* [Direction]: The complete listing should be restated exactly.
--- start of Supplied material ---
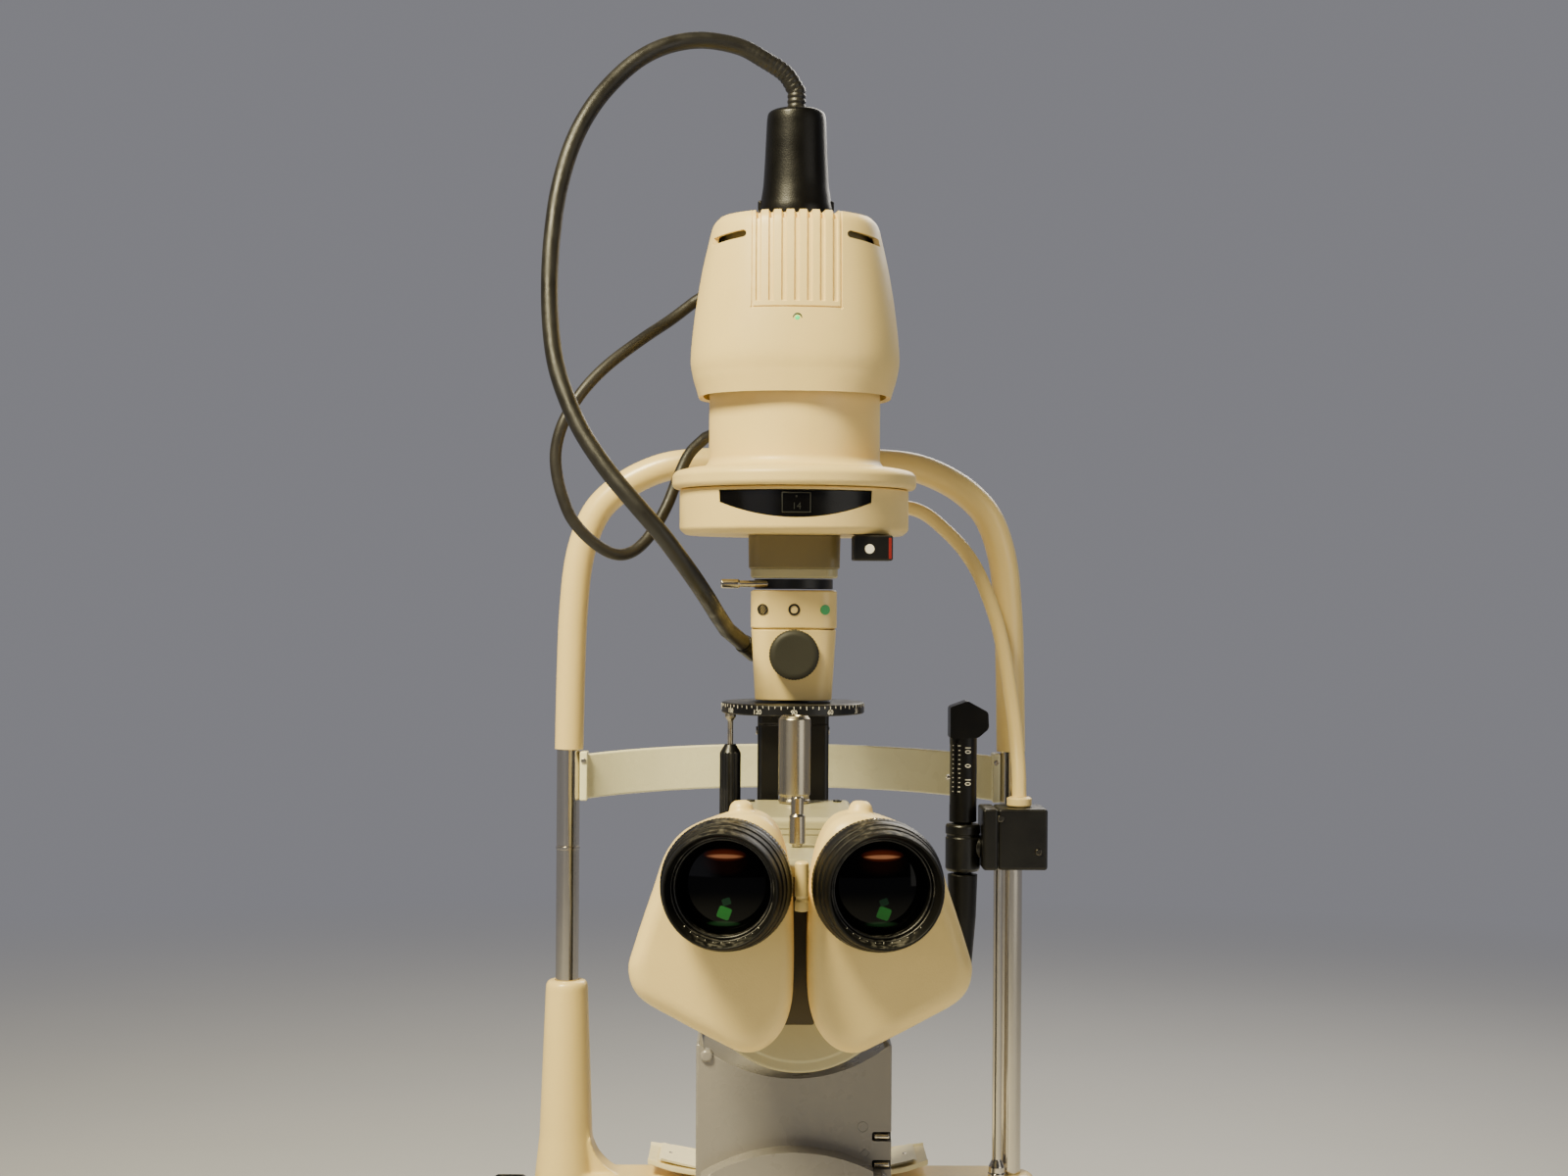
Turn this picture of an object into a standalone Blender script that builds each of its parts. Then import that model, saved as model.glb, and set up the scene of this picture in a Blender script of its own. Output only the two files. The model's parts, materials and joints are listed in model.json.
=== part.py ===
"""A slit lamp: an examiner's microscope and a tilting lamp tower that turn about one upright pivot,
on a base that slides on a table board, with a headrest and a fixation target.

Metres, +Z up. The origin is the middle of the board's underside. The examiner sits at -Y, the patient
at +Y, and +X is the examiner's right. Both arms turn about the upright line through FOCUS."""

import math

import bmesh
import bpy
from mathutils import Matrix, Vector

# ---- driving dimensions -------------------------------------------------------------------------
GAP = 0.0003            # air between two pieces that meet
RUN = 0.0005            # air round a piece that turns or slides

FOCUS = Vector((0.0, 0.170, 0.385))     # the patient's eye: both arms and the tower's tilt turn about it
TOWER_Y = 0.090                         # the lamp tower's upright axis
OPTIC_Z = FOCUS.z                       # the microscope's axis

BOARD = (0.500, 0.450, 0.020)
BOARD_TOP = BOARD[2] + GAP
RAIL_X = 0.185
RAIL_Y = (-0.120, 0.140)
RAIL_TOP = BOARD_TOP + 0.012
WHEEL_R = 0.0155
AXLE_Y = 0.030
AXLE_Z = RAIL_TOP + GAP + WHEEL_R
SLEEVE_R = 0.012

BASE_Z = (0.0235, 0.075)
NOSE_TOP = 0.095
JOYSTICK = Vector((0.0, -0.125, 0.0365))
BALL_R = 0.016
GRIP_Z = (0.1250, 0.2050)
LIFT_R = 0.016
LIFT_Z = (0.045, 0.152)
COLLAR_Z = (0.1105, 0.1145)
SCOPE_HUB_Z = (COLLAR_Z[1] + GAP, 0.1360)
LAMP_HUB_Z = (SCOPE_HUB_Z[1] + GAP, 0.1600)

COLUMN_X = 0.1155
COLUMN_R = 0.0060
ARCH_R = 0.0075
ARCH_FOOT_Z = 0.4507
CROSSBAR_Z = (0.2000, 0.2310)
SLEEVE_TOP = 0.3306
BAND_Z = (0.425, 0.449)
BAND_BOW = 0.040

TARGET_X = 0.088
TARGET_Y = 0.131
TARGET_Z = 0.405

TILT_SEAT_R = 0.2115                    # the tilt guide's radius about FOCUS
MIRROR_COLUMN_W = 0.034
MIRROR_WINDOW = (0.345, 0.460)
RING_Z = (0.4747, 0.4800)
RING_R = 0.0345
BODY_Z = (0.4814, 0.5152)
FILTER_Z = (BODY_Z[1] + GAP, 0.5340)
LEVER_Z = (0.5345, 0.5393)
NECK_Z = (0.5397, 0.5600)
TURRET_Z = (NECK_Z[1] + GAP, 0.5822)
TURRET_R = 0.0553
COVER_Z = (TURRET_Z[1] + GAP, 0.6340)
COVER_R = 0.0413
FLANGE_R = 0.0590
HOUSING_Z = (0.6265, 0.7132)
HOUSING_WALL = 0.0025
PLUG_Z = (HOUSING_Z[1] + GAP, 0.7662)

SCOPE_FRONT_Y = 0.0500                  # the objective's seat
SCOPE_BACK_Y = -0.1075                  # the prism housings' seat
DRUM_R = 0.0408
TOP_PLATE_Z = 0.4365
PRISM_Y = (-0.1400, SCOPE_BACK_Y - GAP)
PRISM_PIVOT_X = 0.018
EYEPIECE = Vector((0.0280, -0.154, 0.425))
EYEPIECE_TOE = math.radians(6.0)
CAMERA_Y = (-0.005, 0.030)
CAMERA_Z = (0.245, 0.3366)
CAMERA_HALF = 0.0431
POST_Y = (CAMERA_Y[1] + GAP, 0.052)

GUIDE_DIAMETER = 0.0080
LEAD_DIAMETER = 0.0058

# The thick light guide: out of the plug, over in a wide loop and down into the tower's left side.
GUIDE_ROUTE = [
    (0.0000, 0.0900, 0.7665), (0.0000, 0.0900, 0.7755), (-0.0055, 0.0885, 0.7835),
    (-0.0159, 0.0860, 0.7898), (-0.0277, 0.0840, 0.7954), (-0.0437, 0.0800, 0.7973),
    (-0.0581, 0.0760, 0.7948), (-0.0718, 0.0710, 0.7880), (-0.0841, 0.0660, 0.7770),
    (-0.0955, 0.0580, 0.7613), (-0.1041, 0.0510, 0.7429), (-0.1100, 0.0460, 0.7214),
    (-0.1127, 0.0410, 0.7001), (-0.1136, 0.0360, 0.6781), (-0.1127, 0.0310, 0.6568),
    (-0.1099, 0.0260, 0.6375), (-0.1046, 0.0210, 0.6214), (-0.0966, 0.0160, 0.6044),
    (-0.0848, 0.0110, 0.5872), (-0.0728, 0.0080, 0.5730), (-0.0597, 0.0090, 0.5578),
    (-0.0484, 0.0170, 0.5425), (-0.0406, 0.0320, 0.5305), (-0.0362, 0.0530, 0.5225),
    (-0.0318, 0.0740, 0.5150), (-0.0246, 0.0880, 0.5085),
]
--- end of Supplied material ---
* [Solution to the exercise]:
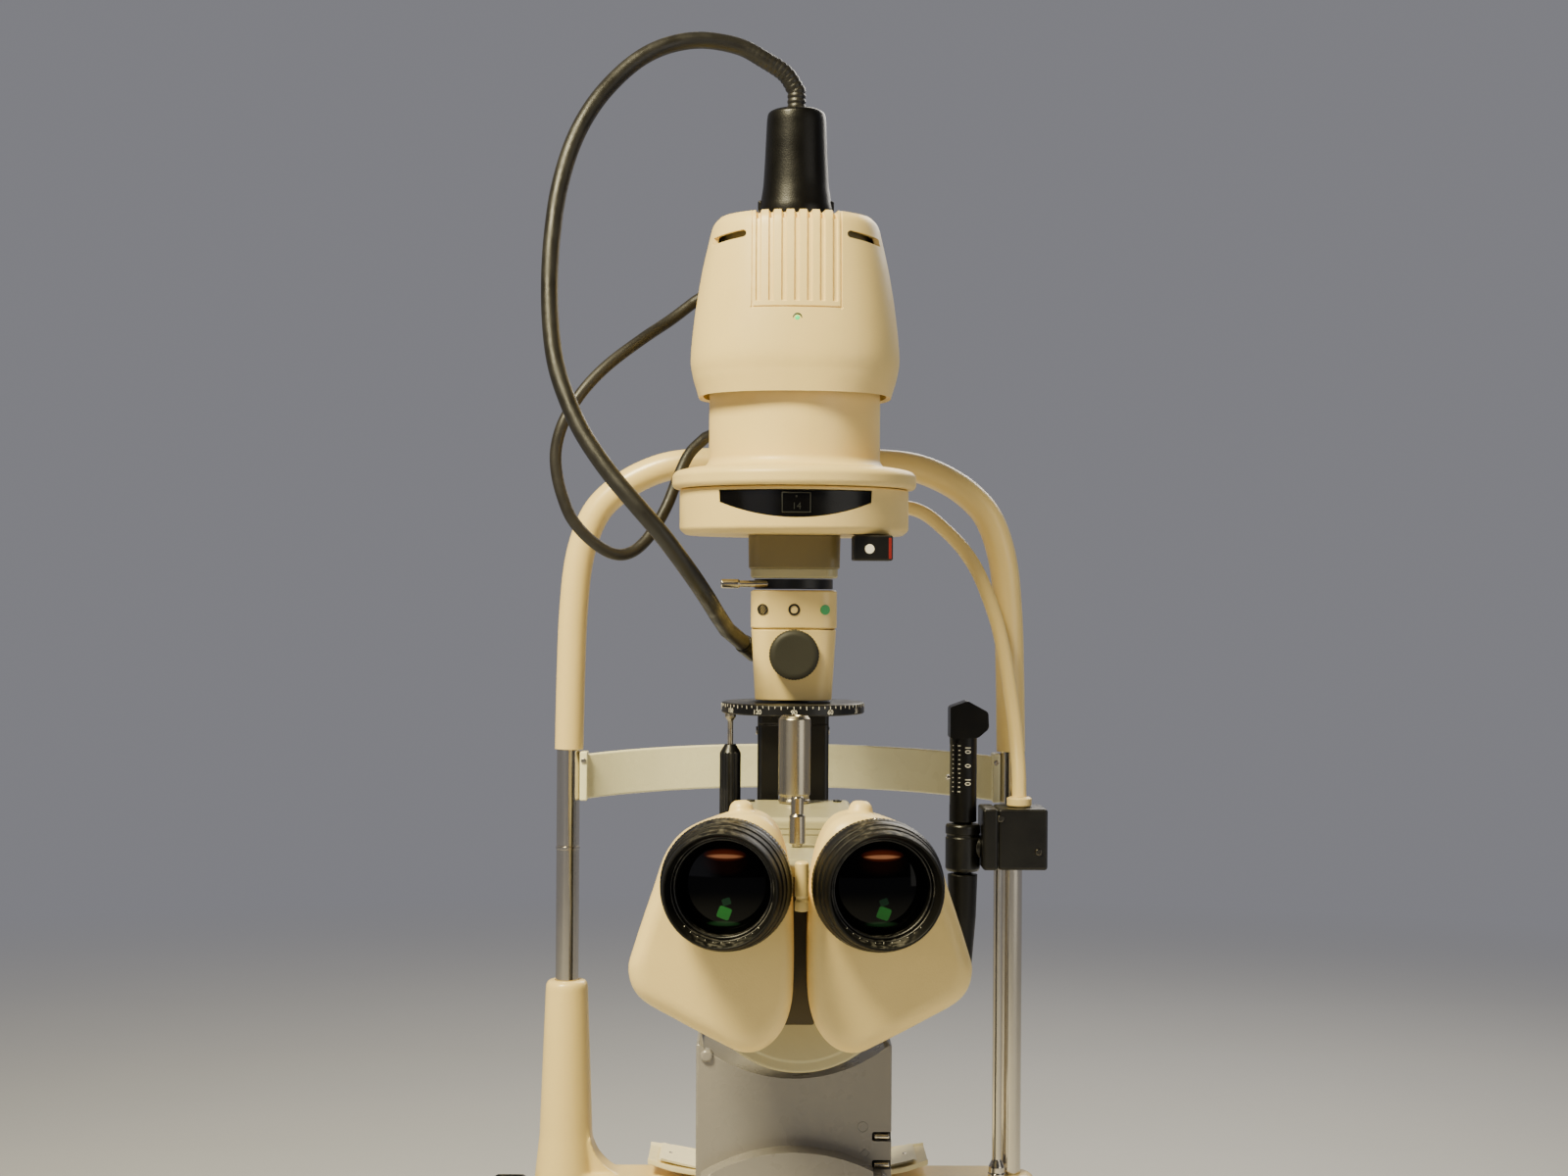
Turn this picture of an object into a standalone Blender script that builds each of its parts. Then import that model, saved as model.glb, and set up the scene of this picture in a Blender script of its own. Output only the two files. The model's parts, materials and joints are listed in model.json.
=== part.py ===
"""A slit lamp: an examiner's microscope and a tilting lamp tower that turn about one upright pivot,
on a base that slides on a table board, with a headrest and a fixation target.

Metres, +Z up. The origin is the middle of the board's underside. The examiner sits at -Y, the patient
at +Y, and +X is the examiner's right. Both arms turn about the upright line through FOCUS."""

import math

import bmesh
import bpy
from mathutils import Matrix, Vector

# ---- driving dimensions -------------------------------------------------------------------------
GAP = 0.0003            # air between two pieces that meet
RUN = 0.0005            # air round a piece that turns or slides

FOCUS = Vector((0.0, 0.170, 0.385))     # the patient's eye: both arms and the tower's tilt turn about it
TOWER_Y = 0.090                         # the lamp tower's upright axis
OPTIC_Z = FOCUS.z                       # the microscope's axis

BOARD = (0.500, 0.450, 0.020)
BOARD_TOP = BOARD[2] + GAP
RAIL_X = 0.185
RAIL_Y = (-0.120, 0.140)
RAIL_TOP = BOARD_TOP + 0.012
WHEEL_R = 0.0155
AXLE_Y = 0.030
AXLE_Z = RAIL_TOP + GAP + WHEEL_R
SLEEVE_R = 0.012

BASE_Z = (0.0235, 0.075)
NOSE_TOP = 0.095
JOYSTICK = Vector((0.0, -0.125, 0.0365))
BALL_R = 0.016
GRIP_Z = (0.1250, 0.2050)
LIFT_R = 0.016
LIFT_Z = (0.045, 0.152)
COLLAR_Z = (0.1105, 0.1145)
SCOPE_HUB_Z = (COLLAR_Z[1] + GAP, 0.1360)
LAMP_HUB_Z = (SCOPE_HUB_Z[1] + GAP, 0.1600)

COLUMN_X = 0.1155
COLUMN_R = 0.0060
ARCH_R = 0.0075
ARCH_FOOT_Z = 0.4507
CROSSBAR_Z = (0.2000, 0.2310)
SLEEVE_TOP = 0.3306
BAND_Z = (0.425, 0.449)
BAND_BOW = 0.040

TARGET_X = 0.088
TARGET_Y = 0.131
TARGET_Z = 0.405

TILT_SEAT_R = 0.2115                    # the tilt guide's radius about FOCUS
MIRROR_COLUMN_W = 0.034
MIRROR_WINDOW = (0.345, 0.460)
RING_Z = (0.4747, 0.4800)
RING_R = 0.0345
BODY_Z = (0.4814, 0.5152)
FILTER_Z = (BODY_Z[1] + GAP, 0.5340)
LEVER_Z = (0.5345, 0.5393)
NECK_Z = (0.5397, 0.5600)
TURRET_Z = (NECK_Z[1] + GAP, 0.5822)
TURRET_R = 0.0553
COVER_Z = (TURRET_Z[1] + GAP, 0.6340)
COVER_R = 0.0413
FLANGE_R = 0.0590
HOUSING_Z = (0.6265, 0.7132)
HOUSING_WALL = 0.0025
PLUG_Z = (HOUSING_Z[1] + GAP, 0.7662)

SCOPE_FRONT_Y = 0.0500                  # the objective's seat
SCOPE_BACK_Y = -0.1075                  # the prism housings' seat
DRUM_R = 0.0408
TOP_PLATE_Z = 0.4365
PRISM_Y = (-0.1400, SCOPE_BACK_Y - GAP)
PRISM_PIVOT_X = 0.018
EYEPIECE = Vector((0.0280, -0.154, 0.425))
EYEPIECE_TOE = math.radians(6.0)
CAMERA_Y = (-0.005, 0.030)
CAMERA_Z = (0.245, 0.3366)
CAMERA_HALF = 0.0431
POST_Y = (CAMERA_Y[1] + GAP, 0.052)

GUIDE_DIAMETER = 0.0080
LEAD_DIAMETER = 0.0058

# The thick light guide: out of the plug, over in a wide loop and down into the tower's left side.
GUIDE_ROUTE = [
    (0.0000, 0.0900, 0.7665), (0.0000, 0.0900, 0.7755), (-0.0055, 0.0885, 0.7835),
    (-0.0159, 0.0860, 0.7898), (-0.0277, 0.0840, 0.7954), (-0.0437, 0.0800, 0.7973),
    (-0.0581, 0.0760, 0.7948), (-0.0718, 0.0710, 0.7880), (-0.0841, 0.0660, 0.7770),
    (-0.0955, 0.0580, 0.7613), (-0.1041, 0.0510, 0.7429), (-0.1100, 0.0460, 0.7214),
    (-0.1127, 0.0410, 0.7001), (-0.1136, 0.0360, 0.6781), (-0.1127, 0.0310, 0.6568),
    (-0.1099, 0.0260, 0.6375), (-0.1046, 0.0210, 0.6214), (-0.0966, 0.0160, 0.6044),
    (-0.0848, 0.0110, 0.5872), (-0.0728, 0.0080, 0.5730), (-0.0597, 0.0090, 0.5578),
    (-0.0484, 0.0170, 0.5425), (-0.0406, 0.0320, 0.5305), (-0.0362, 0.0530, 0.5225),
    (-0.0318, 0.0740, 0.5150), (-0.0246, 0.0880, 0.5085),
]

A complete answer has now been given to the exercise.